I eventually gathered myself and walked to the front row of the theatre. I took off my coat and scarf so that I wouldn’t look like a homeless woman and sat in a seat in the front row that said, “Sit here”. Next to the seat was an iPad and headphones with instructions on what to do next. So I sat and watched the short film Josh had made for me about our life together.
There were clips and pictures of us meeting, us becoming friends, and us dating. I cried and laughed through the whole thing. It’s hard to describe so I want to share it with you here!
Then he got down on one knee and asked me to marry him.
I said, “yes!”, cried more (typical!), he put the ring on my finger, we kissed, took pictures, kissed some more and drank champagne on the stage. Where we met. Three years ago.
It was perfect.
This little pub is where Josh and I used to go almost every night after rehearsals for Oliver! When we were first getting to know each other and becoming friends, we would sit in their booths and share some beer and fries and talk for hours.
It was perfect that he wanted to go there so we headed over. When he opened the door for me and I walked in some of our parents and some friends who live in the area were there screaming congratulations. I burst into tears all over again (are you sensing a trend?).
I. Am.
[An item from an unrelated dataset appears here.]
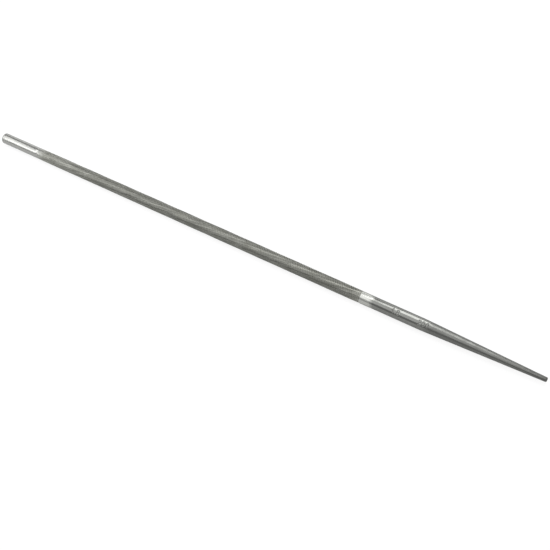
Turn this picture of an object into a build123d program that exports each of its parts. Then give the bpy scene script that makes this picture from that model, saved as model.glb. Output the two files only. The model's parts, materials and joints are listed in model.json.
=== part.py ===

So. Blessed.
The rest of the night was spent drinking champagne, hugging loved ones who who were there, calling loved ones who were at home and generally squealing and staring at my beautiful ring (which Josh designed himself).
And when we finally left, he called me his fiancée for the first time and I couldn’t help but laugh with how excited that makes me and how surreal it sounds.
Life is not a fairytale. I will be the first to tell you that. Sometimes things happen to us that hurt or test or challenge.
Life is better than a fairytale. Because life is real. I can reach out and touch Josh’s face. He is really in my life. I would go through the entire prologue of hurts and tests and challenges again just to get to this moment. This perfect, real moment that we will share for the rest of our lives.
I am marrying the man I love. And I am so excited to savor each and every moment of our journey together.